Ever want to dive with sharks?! Osprey Reef is rated in the world’s top 10 shark dive destinations and now, we know why!
Positioned 150km off Queensland’s north-eastern coastline in Australia, this remote coral reef offers many fabulous dive sites and spectacular scenery. Due to its location, scuba divers must book a liveaboard trip from Cairns to be able to explore it.
The 4-Day Spirit of Freedom Coral Sea and Ribbons trip includes a low-level scenic flight from Cairns to Lizard Island (stunning!) and up to 15 dives, including night dives and a shark feed at Osprey Reef’s famous ‘North Horn’.
I have always been very nervous about participating in a shark feed scuba dive. To me, there is something fundamentally wrong about being in the water, bringing down a cage filled with tuna heads to lure in the predators of the deep for lunch, while we happily take photos.
I take it all back: this was an amazing, life changing experience! The shark feed was dive 9 on day 3 of the trip. The January weather had been particular kind in the Coral Sea and we had already visited Vema and Shark Reef, with their 1,000m wall drop-offs, before tracking north to Osprey Reef.
As Advanced Divers, we had descended to 38.8m in the deep blue water, where visibility was over 50meters and had watched as White-tipped, Black-tipped and Silver-tipped Reef Sharks swam along the wall with us. Not to say it was becoming passé, these creatures deserve total respect at all times, but we were ‘comfortable’ at being in the water with them.
Our first dive that day at ‘North Horn’ was at 7.20am. It was like being in an underwater fernery. Orange, red, yellow, pink and purple corals branched off the wall, creating a haven for the hundreds of gem-like Fairy Basslets who schooled here. The divers in front of us were holding hands, a cute picture but for the White-tipped Reef Shark that followed closely in their wake.
Back on the boat we feasted on bacon with baked scrambled eggs and pancakes with maple syrup: everyone was eager for the next dive briefing. Trip Director Nick Leigh gathered the divers to explain the procedures of the shark feed dive, including the need for all of us to remain still during the feed with no fast movements.
He was clear and confident in his delivery of information and we were keen to head over to what I now refer to as ‘shark stadium’. Descending the mooring line, we saw a school of at least 100 large Bumphead Parrotfish cruising the wall. Turning left, we followed them to a natural underwater amphitheatre where a large coral bommie, which rises to about 16m underwater, is surrounded by the curving reef wall, which plateaus for divers to ‘seat’ themselves on the ledge and crevices.
Nick checks to see that each diver is ‘OK’ before signaling to the tender above to lower the cage into the water, with its tuna head cargo. Pending conditions, this dive happens each week and the sharks seem to know the drill, gathering around the bommie. Visibility is at least 30m and while the cage descends, the sharks bustle in excitement.

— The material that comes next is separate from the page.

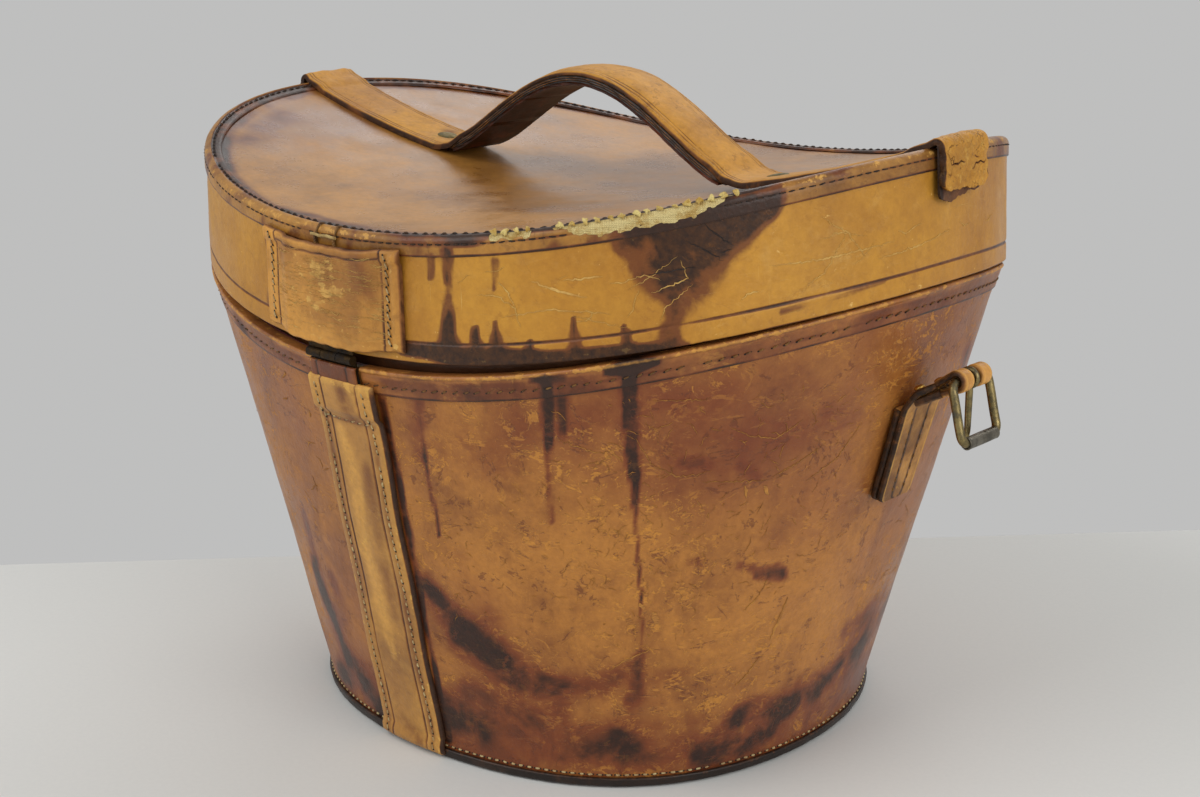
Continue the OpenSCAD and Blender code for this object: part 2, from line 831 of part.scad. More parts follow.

Once the cage is in position, Nick releases the door and tuna heads on a line. The feeding frenzy begins and I’m amazed to see two large Potato Cod getting amongst the action. It probably lasts around three minutes and we’re all just sitting there watching and being ‘WOW’.
Once the feed is complete, Nick signals to the tender above and the cage is removed from the water. Only once it is completely gone and the sharks have begun to disperse, do we receive the all clear to continue our dive. Many swarm to the bommie eager to find a shark tooth souvenir; instead they find a large Potato Cod, bemused by their appearance and attention.
Osprey Reef delivered many amazing diving moments during this trip. We saw large schools of Trevally, Moray Eels, too many sharks to count, several large Potato Cod, including one that was happy to sit in my lap, Eagle Rays, Loggerhead, Green and Hawkesbill Turtles and so many different types of tropical reef fish.
The Australian Government is currently expanding its protection to include large tracts of the Coral Sea, which is great news, as this remote natural paradise is an important breeding ground for many marine residents.
Spirit of Freedom has Advanced Ecotourism accreditation through Ecotourism Australia, so you know you are diving with someone who cares about the environment and is committed to its protection too. The luxury boat has cabin accommodation (Quad, Double and Ocean View) which is serviced daily, air-conditioned interior and spacious exterior sun deck and dive deck.
Our January 2012 trip experienced perfect weather. Spirit of Freedom is flexible in itinerary, choosing dive locations to maximize diver experience, pending conditions. As result, this trip started with two dives on the world famous Cod Hole and ended with a full day on the remote Bougainville Reef.
The whole trip was amazing and life changing!